In both models, discretion plays a central role in the effective and constitutional discharge of an officer’s duties. It is one of the heaviest burdens a police officer must bear. The seeming heaviness of this burden, however, can lead to abuse. 8In the Chicago example, discretion was used as a proverbial green light for physically coercing false confessions from suspects, all in the name of taking a criminal off the streets. Likewise, the LAPD’s Rampart division accepted their edict to reduce gang violence as a similar go-ahead to do whatever it took, including extrajudicial killings, self-dealing of narcotics, and falsification of evidence, if the end was reduced gang violence. In many ways, both the Chicago and Rampart examples are cases of discretion run amok. And in both cases civil rights were wantonly violated in the name of achieving criminal suppression.
Unfortunately, a community cannot have both models. If an officer adheres or otherwise subscribes to the crime fighter model, it would be difficult, if not impossible, to reconcile that perspective with a public servant model. Indeed, this conflict leads to great dissatisfaction for officers (Yates, 1996). Similarly, an officer that subscribes to the public servant model would likely find it difficult to reconcile this belief while employed with a department that was more crime-fighting oriented than it was community-oriented. It is difficult to imagine a successful implementation of a hybrid of the two.
In critiquing various policing models, it is easy to succumb to quarterbacking. In the end, however, there are models that work better than others. When the previously-mentioned models are compared, we must consider both preservation of civil rights and effectiveness of suppression of crime as the test by which success is measured. The crime-fighting model performs well at making it appear as though crime-fighting is occurring, albeit at the expense of civil rights, while probably also doing a somewhat performant job at reducing actual crime as a byproduct of the overt focus on numbers.

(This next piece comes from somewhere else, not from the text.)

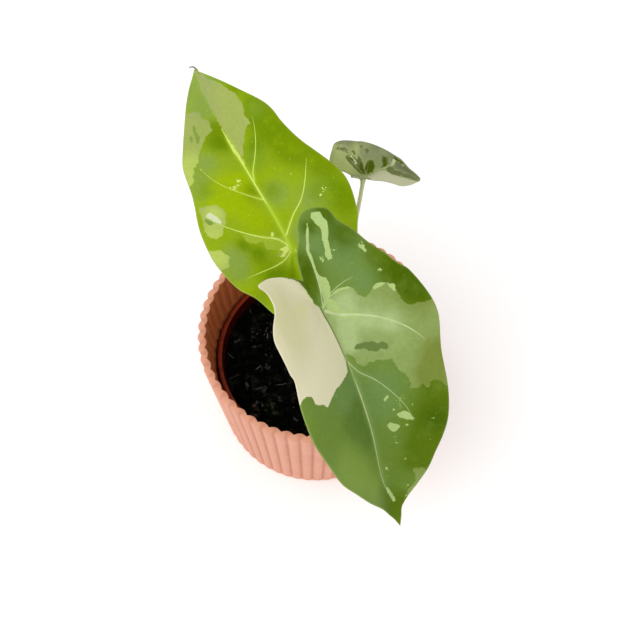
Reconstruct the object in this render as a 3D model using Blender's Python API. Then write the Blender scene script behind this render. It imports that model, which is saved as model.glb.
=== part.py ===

Alternatively, the public servant model does an outstanding job at fostering public trust in police, something active law enforcement professionals claim is lacking in contemporary discussions (Peyton, et al. 2019). While a complex metric to assess, it does appear community-oriented policing is also effective at reducing crime (Johnson, 2018). In modern policing, it is evident given the public discourse and contemporary research on the topic, that the public servant model is superior to achieving law enforcement’s goals.
Citations
Cohn, N., & Quealy, K. (2020, June 11). How public opinion has moved on Black Lives Matter. The Salt Lake Tribune. https://www.sltrib.com/news/nation-world/2020/06/11/how-public-opinion-has/?fbclid=IwAR0Lh6PtSbouE_6N30JQCPD_3ccxz4V2oQHZ16DSs1OQHrgkcvuyd5G
Johnson, W. (2018, May). Community Policing: Much More Than Walking a Beat. Community Policing Dispatch (11)5. https://cops.usdoj.gov/html/dispatch/05-2018/walking_a_beat.html#:~:text=There%20is%20research%20to%20demonstrate,these%20findings%20in%20our%20jurisdiction.
Peyton, K., Sierra-Arevalo, M., & Rand, D. (2019, October 1). A field experiment on community policing and police legitimacy. PNAS (116)40 19894-19898.
Yates, D., & Pillai, V. (1996). Attitudes Toward Community Policing: A Causal Analysis. The Social Science Journal (33)2 193-209.